In diverse interviste, il 49enne ex Pd ha ribadito che la massima distanza ci sarebbe stata se il suo vecchio partito si fosse alleato con i Cinque Stelle ma, ora che qualsiasi riavvicinamento tra le due compagini del governo giallorosso sembra scongiurato, un nuovo accordo è possibile.
D’altronde, Calenda potrebbe portare in dote alla causa ben 4,8 punti percentuali, appena la metà del MoVimento 5 Stelle che in una sola settimana ha perso lo 0,3% dei consensi (stando ai sondaggi, ovviamente).
Con Renzi che si è fatto fuori da solo – la speranza è quella di riuscire a prendere più voti, non dover stare dietro le percentuali per la soglia di sbarramento, e quindi esprimere quanti più parlamentari è in grado -, non è ancora tramontata l’idea di un mega assembramento “repubblicano” e di unità nazionale in cui potranno sedersi insieme anche il romano e l’ex ministro degli Esteri.

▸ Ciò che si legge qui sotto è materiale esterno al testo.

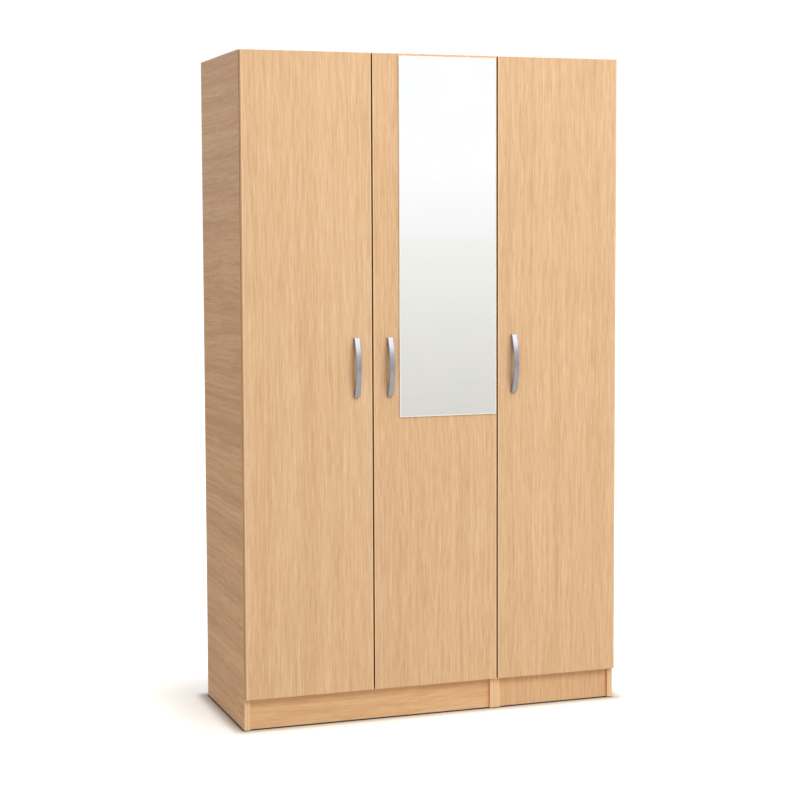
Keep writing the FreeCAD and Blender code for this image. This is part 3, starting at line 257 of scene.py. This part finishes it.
def oak(name, grain, seed, wave=0.02, tone=(1.0, 1.0, 1.0), contrast=1.0, figure_share=0.35,
        stretch=1.0, lipping_highlight_door=None, edge_painted_shades=(), front_edges=False):
    """Oak-effect foil with its grain along an axis.

    wave sets how far the grain's lines wander, and stretch how long they are. figure_share is
    the broad layers' share of the figure. lipped names a door whose upright edges are paler:
    partly the lipping's own colour and partly a painted highlight. edge_painted_shades gives the
    painted shade tones of its two narrow sides, on the left and on the right.
    front_edges gives the front an upright grain."""
    shade = Shader(name, OAK_MID, roughness=0.42, specular=0.35)
    offset = (seed * 1.73, seed * 2.91, seed * 0.67)
    # The lines wander: a slow noise pushes the coordinates sideways.
    slow = [DRIFT_ACROSS] * 3
    slow[grain] = DRIFT_ALONG
    drift = shade.remap(shade.noise(shade.place(slow, offset)), 0.0, 1.0, -wave, wave)
    push = shade.add("ShaderNodeCombineXYZ")
    for axis in range(3):
        if axis != grain:
            shade.join(drift, push.inputs[axis])
    moved = shade.add("ShaderNodeVectorMath", operation="ADD")
    shade.join(shade.coordinate(), moved.inputs[0])
    shade.join(push.outputs[0], moved.inputs[1])

    def lines(across, along, shift, detail=2.0):
        """Noise stretched along the grain, with its middle range spread over 0 to 1."""
        scale = [across] * 3
        scale[grain] = along / stretch
        vector = shade.stretched(moved.outputs[0], scale, [part + shift for part in offset])
        return shade.remap(shade.noise(vector, detail, 0.55), 0.25, 0.75)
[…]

Elezioni 25 settembre, al centro ci sono anche altri partitini
Sorte simile (o forse no) dei tantissimi altri partitini che non si schierano né a destra, né a sinistra, ma che ammiccano un po’ all’una, un po’ all’altra.
Il partito del governato della Liguria, Giovanni Toti, Italia al Centro, oltre a essere appena nato dalla scissione di Coraggio Italia, è un esempio emblematico di vicinanza a Forza Italia per certi versi, e lontananza assoluta per altri.
Toti è stato coordinatore del partito di Silvio Berlusconi del passato, uscendo però nel 2019 per divergenze. Ora, invece, è stato uno dei primi a puntare il dito contro il Cavaliere e Salvini per aver fatto cadere il governo Draghi. Ad aumentare le distanze c’è la volontà del governatore ligure di non andare “a promettere scostamenti di bilancio con questo debito pubblico o passi indietro sulla collocazione europea e atlantista del paese“. Occhiolino all’agenda dell’ex presidente della Bce? Assolutamente sì.
Poi ci sono Facciamo Eco, Centro Democratico di Bruno Tabacci, Noi con l’Italia di Maurizio Lupi, Alternativa popolare (ex Nuovo Centrodestra), Identità e Azione di Gaetano Quagliarello e, ancora, Vinciamo Italia di Marco Marin. Tranne i primi due, tutti gli altri sono molto più vicini al centrodestra che al centrosinistra, e il loro ruolo potrebbe essere quasi ininfluente alle elezioni del 25 settembre.
Ancora però ci sono delle cose da sistemare. E il tempo stringe per presentare le liste e i candidati ai vari collegi. Piccolissima deadline: tra il 12 e il 14 agosto si dovranno presentare al Viminale i simboli degli schieramenti, mentre il 21 e il 22 agosto nelle Corti d’appello si dovranno far avere nomi, firme e liste dell’uninominale. E poi sarà solo ed esclusivamente campagna elettorale, e senza esclusione di colpi.